Hence, Lorentz transformations of the potential fields are as follows:
\begin{align}
\varphi' &= \gamma (\varphi - \mathbf{v} \cdot \mathbf{A} ) \\
\mathbf {A}'_{||} &= \gamma (\mathbf{A} _{||} - \mathbf{v} \varphi / c^2 ) \\
\mathbf {A}'_\perp & = \mathbf{A} _\perp
\end{align}
where $\mathbf{A}_{||}$ and $\mathbf {A}_\perp$ are parallel and perpendicular components of the vector potential, and $\gamma = 1/\sqrt{1-v^2/c^2}$ is the Lorentz factor.

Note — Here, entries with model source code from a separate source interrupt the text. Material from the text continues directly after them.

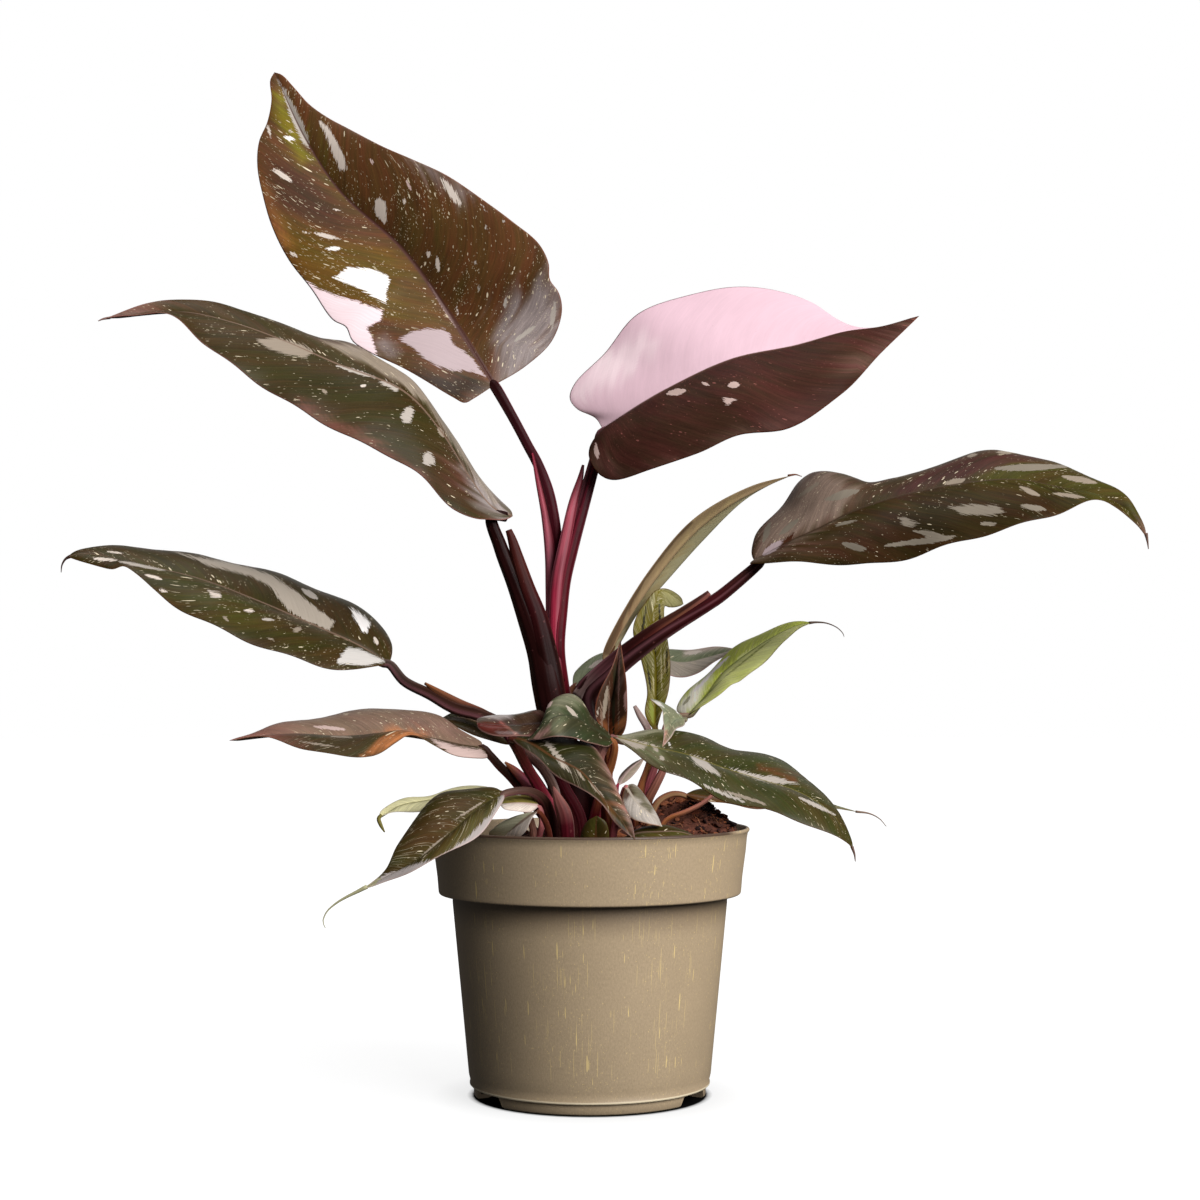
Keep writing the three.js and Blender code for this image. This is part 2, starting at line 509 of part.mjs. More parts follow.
// A round tube with closed ends along a line of centre points, each with its radius
function tubeSolid(line, sides, swell = 0) {
  const steps = Math.max(6, 2 * (line.length - 1));
  const centres = sampleCurve(line, steps);
  const lengths = [0];
  for (let k = 1; k < line.length; k += 1) {
    lengths.push(lengths[k - 1] + vector(line[k]).distanceTo(vector(line[k - 1])));
  }
  const radiusAt = (share) => {
    const s = share * lengths.at(-1);
    let k = 1;
    while (k < line.length - 1 && lengths[k] < s) k += 1;
    const t = (s - lengths[k - 1]) / (lengths[k] - lengths[k - 1]);
    return THREE.MathUtils.lerp(line[k - 1][3], line[k][3], Math.min(t, 1));
  };

  const positions = [];
  const triangles = [];
  let normal = null;
  centres.forEach((centre, i) => {
    const ahead = centres[Math.min(i + 1, steps)];
    const behind = centres[Math.max(i - 1, 0)];
    const along = ahead.clone().sub(behind).normalize();
    if (!normal) normal = new THREE.Vector3(0.3, 1, 0.1).cross(along);
    normal.addScaledVector(along, -normal.dot(along)).normalize();
    const side = along.clone().cross(normal);
    const radius = radiusAt(i / steps) + swell;
    const end = i === 0 ? -swell : (i === steps ? swell : 0);
    for (let k = 0; k < sides; k += 1) {
      const angle = (2 * Math.PI * k) / sides;
      const p = centre.clone().addScaledVector(along, end)
        .addScaledVector(normal, radius * Math.cos(angle))
        .addScaledVector(side, radius * Math.sin(angle));
      positions.push(p.x, p.y, p.z);
    }
  });
  for (let i = 0; i < steps; i += 1) {
    for (let k = 0; k < sides; k += 1) {
      const a = i * sides + k;
      const b = i * sides + (k + 1) % sides;
      triangles.push(a, b, b + sides, a, b + sides, a + sides);
    }
  }
  for (let k = 1; k < sides - 1; k += 1) {
    triangles.push(0, k + 1, k);
    triangles.push(steps * sides, steps * sides + k, steps * sides + k + 1);
  }
  return solidFrom(positions, triangles);
}

function stalkSolid(stalk, swell = 0) {
  const tube = tubeSolid(stalk.line, stalkSides, swell);
  if (!stalk.sheath) return tube;
  return tube.add(tubeSolid(stalk.sheath, stalkSides, swell));
}

function largestBody(solid) {
  const bodies = solid.decompose();
  return bodies.reduce((best, body) => (body.volume() > best.volume() ? body : best));
}

// The radius inside the pot's wall where the outside has this radius
const inner = (outer) => outer - wall;

// The pot: a thin shell with a stepped collar, a rounded lip, a seam and a plain foot
function potSolid() {
  const profile = [
    [0, 0], [footRadius, 0], [footRadius + 0.1, seamHeight - 0.4], [seamRadius, seamHeight],
    [seamRadius + 0.2, seamHeight + 0.8], [bodyTopRadius, collarBottom - 3],
    [collarBottomRadius - 0.8, collarBottom - 0.6], [collarBottomRadius, collarBottom],
    [collarBottomRadius + 0.4, collarBottom + 2.8], [collarTopRadius, rimTop - lipHeight - 1.6],
    [rimRadius - 0.3, rimTop - lipHeight], [rimRadius, rimTop - lipHeight / 2], [rimRadius - 0.6, rimTop],
    [inner(rimRadius) - 0.6, rimTop], [inner(collarTopRadius), rimTop - lipHeight - 1.6],
    [inner(collarBottomRadius) + 0.2, collarBottom + wall + 1], [inner(bodyTopRadius), collarBottom - 2],
    [inner(seamRadius) + 0.2, seamHeight + 1], [inner(footRadius) - 0.4, floorThickness], [0, floorThickness],
  ].map(([x, y]) => new THREE.Vector2(x, y));
  const lathe = new THREE.LatheGeometry(profile, potSides);
  lathe.rotateX(Math.PI / 2);
  let pot = solidOf(lathe);
  const depth = drainOuter - drainInner;
  for (let k = 0; k < drainCount; k += 1) {
    const notch = new THREE.BoxGeometry(drainWidth, depth, drainHeight + 1);
    notch.translate(0, -(drainInner + depth / 2), (drainHeight - 1) / 2);
    notch.rotateZ((2 * Math.PI * (k + 0.5)) / drainCount);
    pot = pot.subtract(solidOf(notch));
  }
  return pot;
}

function soilHeight(x, y) {
  const fromMiddle = Math.hypot(x, y) / bodyTopRadius;
  const fromHeap = Math.hypot(x - heapCentre[0], y - heapCentre[1]) / heapSpread;
  const crown = soilCrown * Math.max(0, 1 - fromMiddle * fromMiddle);
  return soilEdgeHeight + crown + heapHeight * Math.exp(-fromHeap * fromHeap);
}

// The potting mix fills the pot: a stepped side that follows the wall, and a heaped top
function soilSolid() {
  const side = [
    [inner(footRadius) - 1.4, floorThickness + soilGap],
    [inner(bodyTopRadius) - soilGap - 0.3, collarBottom - 2],
    [inner(collarBottomRadius) - soilGap, collarBottom + wall + 1.6],
    [inner(collarTopRadius) - 1.2, null],
  ];
  const positions = [0, 0, floorThickness + soilGap];
  const triangles = [];
  const ring = (radius, height) => {
    const start = positions.length / 3;
    for (let k = 0; k < soilSides; k += 1) {
      const angle = (2 * Math.PI * k) / soilSides;
      const x = radius * Math.cos(angle);
      const y = radius * Math.sin(angle);
      positions.push(x, y, height === null ? soilHeight(x, y) : height);
    }
    return start;
  };
  const starts = side.map(([radius, height]) => ring(radius, height));
  const edge = side.at(-1)[0];
  for (let k = soilRings - 1; k > 0; k -= 1) starts.push(ring((edge * k) / soilRings, null));
  const top = positions.length / 3;
  positions.push(0, 0, soilHeight(0, 0));
  for (let k = 0; k < soilSides; k += 1) {
    const next = (k + 1) % soilSides;
    triangles.push(0, starts[0] + next, starts[0] + k);
    triangles.push(top, starts.at(-1) + k, starts.at(-1) + next);
    for (let i = 0; i < starts.length - 1; i += 1) {
      const [a, b] = [starts[i], starts[i + 1]];
      triangles.push(a + k, a + next, b + next, a + k, b + next, b + k);
    }
  }
  return solidFrom(positions, triangles);
}

// Pieces in the order in which they keep their place. Each later piece is cut back where it
// would come closer than the clearance to an earlier one.
const pieces = [
  { name: 'pot', make: potSolid, colour: colours.pot, roughness: 0.5, keep: true },
  { name: mainStem.name, make: (swell) => tubeSolid(mainStem.line, stemSides, swell), colour: colours.stalk },
  ...stalks.map((stalk) => ({
    name: stalk.name, make: (swell) => stalkSolid(stalk, swell), colour: colours.stalk,
  })),
  ...blades.map((blade) => ({
    name: blade.name, make: (swell) => bladeSolid(blade, swell), colour: blade.colour,
  })),
  { name: 'soil', make: soilSolid, colour: colours.soil, roughness: 0.95, keep: true },
];

const near = (a, b) => {
  const [p, q] = [a.boundingBox(), b.boundingBox()];
  return [0, 1, 2].every((k) => p.min[k] < q.max[k] && q.min[k] < p.max[k]);
};

const plant = new THREE.Group();
const placed = [];
pieces.forEach((piece) => {
  let solid = piece.make(0);
  placed.forEach((earlier) => {
    if (near(solid, earlier.swollen)) solid = solid.subtract(earlier.swollen);
  });
  solid = largestBody(solid);
  placed.push({ name: piece.name, swollen: piece.keep ? solid : piece.make(clearance) });
  const material = new THREE.MeshStandardMaterial({
    color: piece.colour, roughness: piece.roughness ?? 0.42, metalness: 0, flatShading: true,
  });
  const mesh = new THREE.Mesh(geometryOf(solid), material);
  mesh.name = piece.name;
  plant.add(mesh);
});

export default plant;
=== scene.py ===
import math

import bmesh
import bpy
import numpy as np
from mathutils import Matrix, Vector


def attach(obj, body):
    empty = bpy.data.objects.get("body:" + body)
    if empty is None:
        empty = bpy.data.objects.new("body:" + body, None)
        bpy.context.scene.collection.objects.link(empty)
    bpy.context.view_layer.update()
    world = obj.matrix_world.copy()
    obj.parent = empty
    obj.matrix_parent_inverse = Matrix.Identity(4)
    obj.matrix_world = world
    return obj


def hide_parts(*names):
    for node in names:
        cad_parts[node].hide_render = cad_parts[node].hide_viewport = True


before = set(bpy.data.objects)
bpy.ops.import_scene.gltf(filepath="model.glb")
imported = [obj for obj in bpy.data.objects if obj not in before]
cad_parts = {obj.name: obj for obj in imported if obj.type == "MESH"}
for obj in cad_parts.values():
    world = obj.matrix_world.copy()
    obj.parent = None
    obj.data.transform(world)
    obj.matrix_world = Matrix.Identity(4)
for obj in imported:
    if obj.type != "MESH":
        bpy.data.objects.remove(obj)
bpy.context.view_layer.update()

# Potted philodendron. Lengths are in millimetres until a mesh is made, x to the right,
# y away from the camera and z up, as in the CAD model.
toMetres = 0.001

# Where the photograph was taken from. Markings are given in its own pixels.
view = {
    "eye": (3.8, -800.0, 150.7),
    "tiltUp": 2.43,  # degrees above level
    "focalPixels": 2117.4,
    "framePixels": 1200,
    "sensor": 36.0,
}

# Colours as they look, red green blue from 0 to 255
palette = {
    "umber": (88, 56, 30), "maroon": (74, 42, 28), "mahogany": (62, 36, 30), "cocoa": (84, 56, 44),
    "wine": (62, 18, 26), "plum": (74, 44, 42), "oliveDark": (58, 45, 20), "olive": (72, 64, 26),
    "moss": (84, 82, 26), "gold": (98, 72, 16), "lime": (118, 106, 12), "leafGreen": (196, 206, 80),
    "dove": (156, 144, 142), "maroonRib": (78, 46, 42), "khaki": (176, 154, 108),
    "paleGreen": (212, 206, 160), "sage": (160, 156, 122), "ash": (148, 134, 118),
    "dusk": (112, 84, 74), "greyPink": (196, 170, 162), "paleMauve": (186, 166, 168),
    "mauve": (132, 98, 90), "rust": (196, 122, 70), "rosewood": (140, 84, 76),
    "petal": (222, 187, 198), "blush": (246, 222, 226), "rose": (196, 122, 120),
    "white": (248, 242, 238), "cream": (212, 198, 186), "butter": (206, 194, 150),
    "silver": (178, 168, 158), "crimson": (116, 24, 44), "cherry": (150, 40, 62),
    "oxblood": (60, 14, 18), "nearBlack": (36, 11, 10), "russet": (120, 62, 40),
    "pot": (182, 160, 130), "potStreak": (244, 216, 146), "paintedSeamHighlight": (236, 220, 188),
    "earth": (96, 54, 40), "bark": (156, 92, 60), "fibre": (170, 112, 76), "floor": (246, 246, 246),
    "shade": (52, 44, 16), "deepBrown": (46, 32, 16), "deepOlive": (56, 48, 18),
    "flush": (178, 84, 98), "mauveEdge": (146, 92, 100), "blood": (78, 8, 20),
    "rosePink": (176, 96, 112), "copper": (150, 92, 54), "strapBrown": (156, 130, 98),
    "strapGreen": (190, 182, 144), "foldGreen": (112, 104, 38), "foldPale": (170, 164, 112),
    "drift": (130, 136, 106), "steel": (168, 158, 154), "clay": (118, 72, 52),
    "slate": (96, 82, 76), "chestnut": (62, 38, 30), "rosyEdge": (176, 118, 108),
    "mist": (164, 160, 134), "mossGrey": (118, 118, 92), "night": (46, 44, 28),
    "paleAsh": (206, 200, 194), "dustyRose": (150, 112, 104), "stone": (172, 160, 146),
    "peat": (70, 54, 40), "putty": (132, 122, 108), "darkMoss": (44, 40, 18),
    "ironBrown": (66, 52, 48), "leafShade": (150, 158, 70), "lowOlive": (60, 58, 26),
    "spear": (62, 38, 26), "arched": (50, 54, 34), "springGreen": (222, 226, 140),
    "speck": (236, 220, 188), "sheathBrown": (84, 36, 30), "lightOlive": (122, 112, 54),
    "taupe": (122, 98, 82),
}


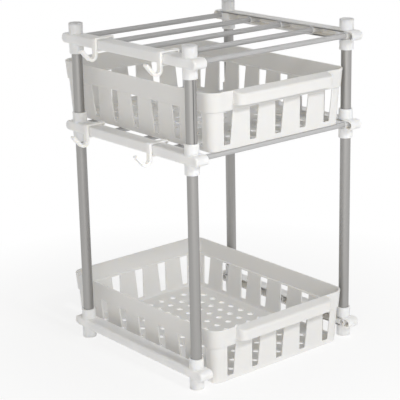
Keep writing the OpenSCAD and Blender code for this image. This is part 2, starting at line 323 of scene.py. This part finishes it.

Therefore, Observer B will have the following field values in terms of Observer A's fields according to Lorentz transformations:
\begin{align}
\varphi^B &= \gamma \varphi^A \\
\mathbf{A}^B &= -\gamma \mathbf{v} \varphi^A / c^2
\end{align}
which gives a nonzero magnetic field as
\begin{align}
\mathbf{B}^B &= \nabla \times \mathbf{A}^B\\
&= - \frac{1}{c^2}\left( \varphi^B  \nabla \times \mathbf{v} - \mathbf{v} \times \nabla \varphi^B  \right) \\
&= \frac{1}{c^2} \mathbf{v} \times \mathbf{E}^B
\end{align}
where $\mathbf v$ is constant (or at least curl-free since we only switch to inertial observers).